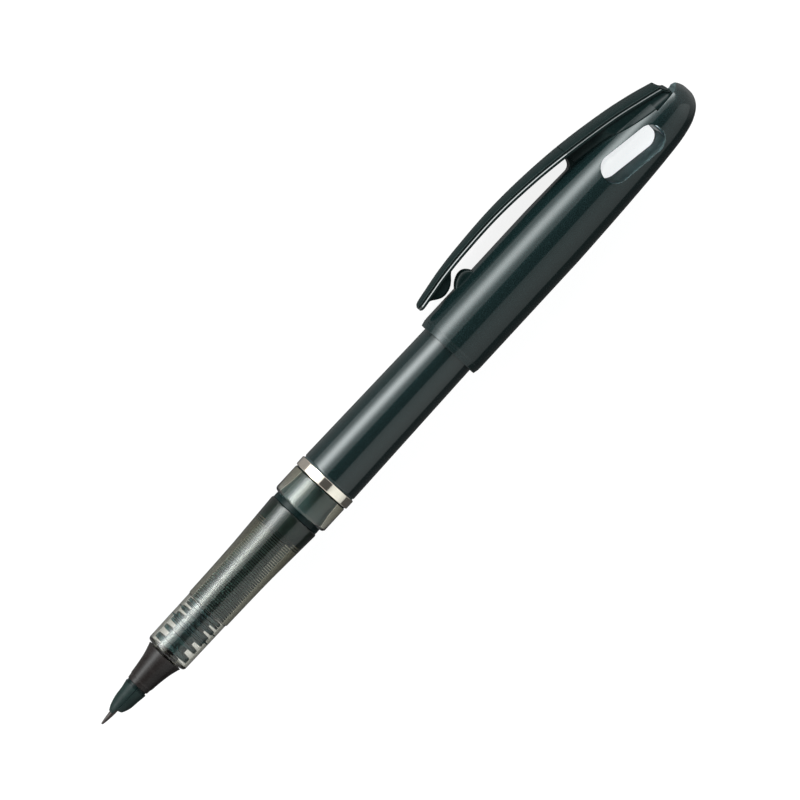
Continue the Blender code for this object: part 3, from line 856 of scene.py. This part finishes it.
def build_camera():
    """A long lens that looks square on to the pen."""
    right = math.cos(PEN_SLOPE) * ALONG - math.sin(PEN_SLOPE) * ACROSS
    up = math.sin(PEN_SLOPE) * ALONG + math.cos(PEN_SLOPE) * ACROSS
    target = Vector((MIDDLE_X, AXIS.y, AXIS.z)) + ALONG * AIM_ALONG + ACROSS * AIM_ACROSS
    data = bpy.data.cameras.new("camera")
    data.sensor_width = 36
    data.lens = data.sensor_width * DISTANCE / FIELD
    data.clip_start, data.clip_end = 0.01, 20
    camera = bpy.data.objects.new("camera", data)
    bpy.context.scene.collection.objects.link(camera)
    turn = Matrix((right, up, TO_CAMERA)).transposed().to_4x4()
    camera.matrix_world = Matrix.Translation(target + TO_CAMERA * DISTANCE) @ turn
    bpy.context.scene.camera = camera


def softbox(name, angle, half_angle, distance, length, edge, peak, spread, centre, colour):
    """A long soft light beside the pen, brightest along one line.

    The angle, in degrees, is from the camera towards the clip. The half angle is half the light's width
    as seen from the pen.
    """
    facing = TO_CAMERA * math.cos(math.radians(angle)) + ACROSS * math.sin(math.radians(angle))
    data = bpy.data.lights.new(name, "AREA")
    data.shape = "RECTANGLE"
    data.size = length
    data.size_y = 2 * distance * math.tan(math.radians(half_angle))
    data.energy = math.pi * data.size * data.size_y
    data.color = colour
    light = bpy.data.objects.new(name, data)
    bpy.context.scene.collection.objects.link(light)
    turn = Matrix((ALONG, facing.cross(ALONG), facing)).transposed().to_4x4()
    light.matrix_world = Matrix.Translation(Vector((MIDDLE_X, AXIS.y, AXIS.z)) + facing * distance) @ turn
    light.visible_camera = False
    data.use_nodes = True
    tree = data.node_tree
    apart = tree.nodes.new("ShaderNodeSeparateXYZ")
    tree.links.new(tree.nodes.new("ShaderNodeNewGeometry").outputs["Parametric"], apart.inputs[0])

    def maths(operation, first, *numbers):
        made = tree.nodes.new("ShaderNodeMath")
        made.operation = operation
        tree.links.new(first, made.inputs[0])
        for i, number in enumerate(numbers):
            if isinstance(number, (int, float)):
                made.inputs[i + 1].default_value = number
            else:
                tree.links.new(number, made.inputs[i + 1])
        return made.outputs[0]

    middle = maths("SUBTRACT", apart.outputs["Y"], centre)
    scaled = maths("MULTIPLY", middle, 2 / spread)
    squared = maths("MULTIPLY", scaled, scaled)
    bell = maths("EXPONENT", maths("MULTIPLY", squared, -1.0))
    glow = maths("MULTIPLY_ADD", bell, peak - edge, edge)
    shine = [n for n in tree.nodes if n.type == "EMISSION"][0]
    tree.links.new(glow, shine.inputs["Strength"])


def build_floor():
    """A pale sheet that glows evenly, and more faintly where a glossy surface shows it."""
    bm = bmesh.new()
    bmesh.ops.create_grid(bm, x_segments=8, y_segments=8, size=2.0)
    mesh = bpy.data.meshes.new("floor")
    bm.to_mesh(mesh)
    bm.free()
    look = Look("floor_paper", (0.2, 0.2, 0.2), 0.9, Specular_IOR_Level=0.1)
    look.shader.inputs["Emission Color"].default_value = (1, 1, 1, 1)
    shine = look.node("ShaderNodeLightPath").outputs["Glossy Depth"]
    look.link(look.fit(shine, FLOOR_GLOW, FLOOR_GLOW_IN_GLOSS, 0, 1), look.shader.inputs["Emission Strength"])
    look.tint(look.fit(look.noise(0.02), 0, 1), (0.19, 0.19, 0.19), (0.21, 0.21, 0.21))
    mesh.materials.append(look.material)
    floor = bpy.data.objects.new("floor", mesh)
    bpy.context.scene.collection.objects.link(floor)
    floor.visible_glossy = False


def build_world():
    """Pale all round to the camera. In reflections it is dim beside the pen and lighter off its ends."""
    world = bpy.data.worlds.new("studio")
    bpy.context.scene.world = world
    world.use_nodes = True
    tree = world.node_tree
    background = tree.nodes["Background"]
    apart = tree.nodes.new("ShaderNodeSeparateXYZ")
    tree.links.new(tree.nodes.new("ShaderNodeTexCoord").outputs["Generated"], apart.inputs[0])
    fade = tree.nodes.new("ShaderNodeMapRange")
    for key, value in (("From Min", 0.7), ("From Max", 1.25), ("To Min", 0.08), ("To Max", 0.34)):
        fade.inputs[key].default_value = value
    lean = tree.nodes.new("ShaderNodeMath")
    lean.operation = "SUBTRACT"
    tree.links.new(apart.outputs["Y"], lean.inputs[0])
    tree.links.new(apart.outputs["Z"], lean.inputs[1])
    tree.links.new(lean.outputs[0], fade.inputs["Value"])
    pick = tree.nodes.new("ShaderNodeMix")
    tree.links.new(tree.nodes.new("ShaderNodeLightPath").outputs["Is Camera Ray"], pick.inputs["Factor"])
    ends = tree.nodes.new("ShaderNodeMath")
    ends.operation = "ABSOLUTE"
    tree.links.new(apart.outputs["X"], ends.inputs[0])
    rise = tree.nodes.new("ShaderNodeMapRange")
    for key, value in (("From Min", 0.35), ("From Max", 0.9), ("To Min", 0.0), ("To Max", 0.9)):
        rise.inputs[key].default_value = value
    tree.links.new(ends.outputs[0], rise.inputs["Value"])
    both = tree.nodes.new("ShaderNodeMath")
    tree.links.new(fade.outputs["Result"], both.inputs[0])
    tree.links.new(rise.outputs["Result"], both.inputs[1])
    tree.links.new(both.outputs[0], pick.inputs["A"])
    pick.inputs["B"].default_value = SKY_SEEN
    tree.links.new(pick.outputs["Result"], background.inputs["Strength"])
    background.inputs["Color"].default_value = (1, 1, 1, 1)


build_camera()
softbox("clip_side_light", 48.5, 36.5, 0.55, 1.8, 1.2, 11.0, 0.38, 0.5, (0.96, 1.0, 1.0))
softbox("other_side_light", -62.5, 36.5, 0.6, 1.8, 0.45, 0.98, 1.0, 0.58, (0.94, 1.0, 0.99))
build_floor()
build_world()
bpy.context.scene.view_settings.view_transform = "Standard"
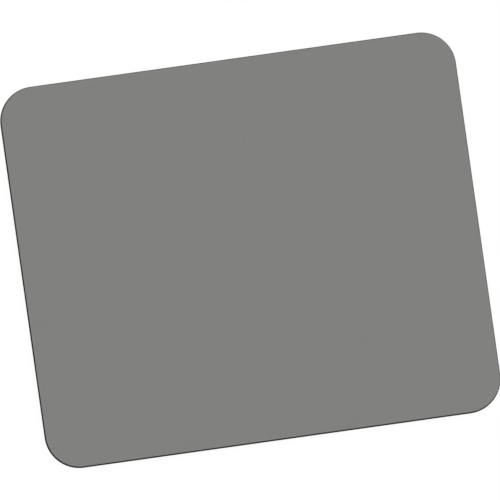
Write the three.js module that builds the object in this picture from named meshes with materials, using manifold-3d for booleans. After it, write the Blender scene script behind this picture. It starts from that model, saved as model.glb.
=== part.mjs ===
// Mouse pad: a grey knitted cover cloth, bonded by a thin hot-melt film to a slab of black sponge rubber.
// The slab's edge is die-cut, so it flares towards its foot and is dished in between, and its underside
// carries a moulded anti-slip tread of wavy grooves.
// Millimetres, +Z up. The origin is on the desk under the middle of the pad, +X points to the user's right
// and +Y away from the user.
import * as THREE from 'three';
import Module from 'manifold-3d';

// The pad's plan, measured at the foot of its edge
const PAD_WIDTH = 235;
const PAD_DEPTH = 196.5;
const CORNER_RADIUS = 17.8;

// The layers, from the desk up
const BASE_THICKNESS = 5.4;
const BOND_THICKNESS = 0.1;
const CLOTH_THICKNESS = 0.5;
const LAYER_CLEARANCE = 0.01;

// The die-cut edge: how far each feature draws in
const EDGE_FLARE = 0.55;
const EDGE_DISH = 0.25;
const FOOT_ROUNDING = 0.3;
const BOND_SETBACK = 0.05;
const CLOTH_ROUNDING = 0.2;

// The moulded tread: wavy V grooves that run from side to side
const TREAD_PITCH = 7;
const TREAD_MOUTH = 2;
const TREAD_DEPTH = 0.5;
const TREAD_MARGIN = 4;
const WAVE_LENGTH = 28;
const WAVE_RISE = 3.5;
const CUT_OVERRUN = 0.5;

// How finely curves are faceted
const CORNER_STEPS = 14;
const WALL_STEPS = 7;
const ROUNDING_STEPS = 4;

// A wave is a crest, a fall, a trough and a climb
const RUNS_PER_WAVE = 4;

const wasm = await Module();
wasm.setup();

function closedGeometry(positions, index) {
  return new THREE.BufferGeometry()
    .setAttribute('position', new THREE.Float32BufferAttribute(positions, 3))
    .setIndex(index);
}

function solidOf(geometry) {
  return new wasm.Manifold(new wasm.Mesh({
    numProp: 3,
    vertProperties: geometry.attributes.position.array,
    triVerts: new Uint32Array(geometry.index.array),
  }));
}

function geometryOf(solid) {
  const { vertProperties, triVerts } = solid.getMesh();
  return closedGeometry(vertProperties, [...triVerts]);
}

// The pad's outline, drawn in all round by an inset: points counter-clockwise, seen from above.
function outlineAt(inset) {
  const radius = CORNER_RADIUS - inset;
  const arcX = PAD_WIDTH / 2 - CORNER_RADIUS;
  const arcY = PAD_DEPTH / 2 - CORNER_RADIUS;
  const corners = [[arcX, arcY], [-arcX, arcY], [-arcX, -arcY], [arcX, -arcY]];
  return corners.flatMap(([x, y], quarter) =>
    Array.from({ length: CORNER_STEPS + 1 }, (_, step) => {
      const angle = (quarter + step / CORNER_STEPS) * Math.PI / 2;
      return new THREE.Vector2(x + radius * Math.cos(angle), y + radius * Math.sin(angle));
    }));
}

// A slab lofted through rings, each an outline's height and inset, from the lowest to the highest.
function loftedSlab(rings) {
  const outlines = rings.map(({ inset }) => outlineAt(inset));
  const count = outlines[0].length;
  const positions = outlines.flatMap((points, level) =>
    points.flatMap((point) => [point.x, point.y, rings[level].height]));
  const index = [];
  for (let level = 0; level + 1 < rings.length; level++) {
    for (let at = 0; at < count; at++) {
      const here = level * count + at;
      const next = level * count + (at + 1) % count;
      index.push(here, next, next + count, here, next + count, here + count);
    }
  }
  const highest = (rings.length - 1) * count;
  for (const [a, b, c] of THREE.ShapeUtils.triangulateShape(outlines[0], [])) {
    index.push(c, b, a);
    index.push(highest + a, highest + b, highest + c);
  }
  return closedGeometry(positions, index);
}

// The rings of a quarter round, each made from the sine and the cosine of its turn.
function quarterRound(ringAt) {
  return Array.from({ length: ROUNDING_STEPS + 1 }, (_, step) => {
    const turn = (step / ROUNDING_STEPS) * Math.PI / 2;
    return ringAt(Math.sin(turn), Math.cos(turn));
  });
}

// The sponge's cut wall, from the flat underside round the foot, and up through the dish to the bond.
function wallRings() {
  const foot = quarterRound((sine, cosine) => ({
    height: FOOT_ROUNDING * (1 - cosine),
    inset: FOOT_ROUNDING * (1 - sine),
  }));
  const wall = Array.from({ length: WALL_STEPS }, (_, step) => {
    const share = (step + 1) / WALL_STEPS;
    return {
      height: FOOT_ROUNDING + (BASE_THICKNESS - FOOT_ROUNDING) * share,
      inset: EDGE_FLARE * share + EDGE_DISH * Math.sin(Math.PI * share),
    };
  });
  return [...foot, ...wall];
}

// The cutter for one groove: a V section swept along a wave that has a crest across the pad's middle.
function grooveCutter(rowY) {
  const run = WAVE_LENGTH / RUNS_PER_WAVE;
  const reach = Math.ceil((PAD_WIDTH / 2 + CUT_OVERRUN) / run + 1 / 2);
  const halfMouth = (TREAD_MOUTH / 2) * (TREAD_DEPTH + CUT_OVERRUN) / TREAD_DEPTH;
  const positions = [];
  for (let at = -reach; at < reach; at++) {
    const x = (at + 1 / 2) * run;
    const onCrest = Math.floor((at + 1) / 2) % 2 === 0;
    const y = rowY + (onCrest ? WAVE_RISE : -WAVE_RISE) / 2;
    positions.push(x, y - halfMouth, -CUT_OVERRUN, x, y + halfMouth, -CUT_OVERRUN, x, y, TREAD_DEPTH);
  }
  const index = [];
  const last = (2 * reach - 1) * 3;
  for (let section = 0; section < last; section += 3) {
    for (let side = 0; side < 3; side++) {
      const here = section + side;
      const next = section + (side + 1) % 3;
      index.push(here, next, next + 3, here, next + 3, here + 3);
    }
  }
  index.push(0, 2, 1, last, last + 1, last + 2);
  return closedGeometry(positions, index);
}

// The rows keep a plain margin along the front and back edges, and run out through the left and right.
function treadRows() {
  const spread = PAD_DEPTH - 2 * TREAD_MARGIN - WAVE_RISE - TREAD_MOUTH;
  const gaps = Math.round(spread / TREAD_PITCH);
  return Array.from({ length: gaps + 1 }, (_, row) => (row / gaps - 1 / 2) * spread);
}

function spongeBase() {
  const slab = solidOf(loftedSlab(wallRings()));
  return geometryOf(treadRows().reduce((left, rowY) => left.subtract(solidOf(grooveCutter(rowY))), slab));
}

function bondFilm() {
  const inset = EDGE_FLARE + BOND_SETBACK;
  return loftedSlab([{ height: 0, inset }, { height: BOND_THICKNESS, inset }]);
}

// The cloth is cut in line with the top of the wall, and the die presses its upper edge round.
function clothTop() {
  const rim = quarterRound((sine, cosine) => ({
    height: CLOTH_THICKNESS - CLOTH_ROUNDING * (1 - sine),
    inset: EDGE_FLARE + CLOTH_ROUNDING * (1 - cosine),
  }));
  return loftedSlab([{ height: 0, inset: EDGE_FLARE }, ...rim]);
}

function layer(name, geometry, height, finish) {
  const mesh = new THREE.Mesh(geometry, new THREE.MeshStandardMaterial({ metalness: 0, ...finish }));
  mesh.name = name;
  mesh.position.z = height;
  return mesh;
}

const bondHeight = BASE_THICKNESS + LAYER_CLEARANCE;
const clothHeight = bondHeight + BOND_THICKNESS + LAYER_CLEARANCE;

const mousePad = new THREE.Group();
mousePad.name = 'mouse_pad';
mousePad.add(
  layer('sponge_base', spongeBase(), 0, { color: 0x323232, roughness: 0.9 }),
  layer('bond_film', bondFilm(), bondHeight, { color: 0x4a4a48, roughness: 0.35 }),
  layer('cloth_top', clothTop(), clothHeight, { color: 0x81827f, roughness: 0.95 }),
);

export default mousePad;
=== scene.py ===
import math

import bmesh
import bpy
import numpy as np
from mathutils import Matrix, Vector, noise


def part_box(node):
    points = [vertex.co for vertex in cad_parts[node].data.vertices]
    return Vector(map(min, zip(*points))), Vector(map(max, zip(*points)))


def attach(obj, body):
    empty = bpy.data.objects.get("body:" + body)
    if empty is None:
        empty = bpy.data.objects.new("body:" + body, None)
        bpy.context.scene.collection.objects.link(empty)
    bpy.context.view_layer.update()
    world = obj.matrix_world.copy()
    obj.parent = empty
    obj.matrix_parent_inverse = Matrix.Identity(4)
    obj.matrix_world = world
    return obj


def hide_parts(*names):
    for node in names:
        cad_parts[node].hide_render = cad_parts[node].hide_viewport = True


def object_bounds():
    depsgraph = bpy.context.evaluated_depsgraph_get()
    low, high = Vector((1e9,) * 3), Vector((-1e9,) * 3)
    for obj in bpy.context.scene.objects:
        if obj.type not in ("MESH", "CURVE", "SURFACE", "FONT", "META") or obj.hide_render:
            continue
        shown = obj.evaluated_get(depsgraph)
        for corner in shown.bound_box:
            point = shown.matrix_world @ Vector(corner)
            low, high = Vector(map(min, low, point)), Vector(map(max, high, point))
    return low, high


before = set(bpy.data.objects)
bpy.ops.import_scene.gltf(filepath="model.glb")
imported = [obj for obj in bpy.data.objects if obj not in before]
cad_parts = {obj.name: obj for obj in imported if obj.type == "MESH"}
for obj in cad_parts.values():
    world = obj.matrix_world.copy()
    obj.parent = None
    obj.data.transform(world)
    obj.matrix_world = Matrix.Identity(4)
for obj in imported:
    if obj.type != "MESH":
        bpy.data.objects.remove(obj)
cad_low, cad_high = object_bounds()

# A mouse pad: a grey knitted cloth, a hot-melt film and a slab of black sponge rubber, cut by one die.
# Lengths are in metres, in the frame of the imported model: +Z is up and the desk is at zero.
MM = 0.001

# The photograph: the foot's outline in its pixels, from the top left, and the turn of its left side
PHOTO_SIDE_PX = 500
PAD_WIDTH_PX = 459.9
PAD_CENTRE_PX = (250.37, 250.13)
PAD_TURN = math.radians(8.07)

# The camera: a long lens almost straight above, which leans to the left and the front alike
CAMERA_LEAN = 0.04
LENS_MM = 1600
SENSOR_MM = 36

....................

• [Given instruction]
Solely the line containing "const mousePad = new THREE.Group();", the line containing "obj.matrix_parent_inverse = Matrix.Identity(4)", and the lines between them are to be given again, exactly as written.

• [Output of the exercise]
const mousePad = new THREE.Group();
mousePad.name = 'mouse_pad';
mousePad.add(
  layer('sponge_base', spongeBase(), 0, { color: 0x323232, roughness: 0.9 }),
  layer('bond_film', bondFilm(), bondHeight, { color: 0x4a4a48, roughness: 0.35 }),
  layer('cloth_top', clothTop(), clothHeight, { color: 0x81827f, roughness: 0.95 }),
);

export default mousePad;
=== scene.py ===
import math

import bmesh
import bpy
import numpy as np
from mathutils import Matrix, Vector, noise


def part_box(node):
    points = [vertex.co for vertex in cad_parts[node].data.vertices]
    return Vector(map(min, zip(*points))), Vector(map(max, zip(*points)))


def attach(obj, body):
    empty = bpy.data.objects.get("body:" + body)
    if empty is None:
        empty = bpy.data.objects.new("body:" + body, None)
        bpy.context.scene.collection.objects.link(empty)
    bpy.context.view_layer.update()
    world = obj.matrix_world.copy()
    obj.parent = empty
    obj.matrix_parent_inverse = Matrix.Identity(4)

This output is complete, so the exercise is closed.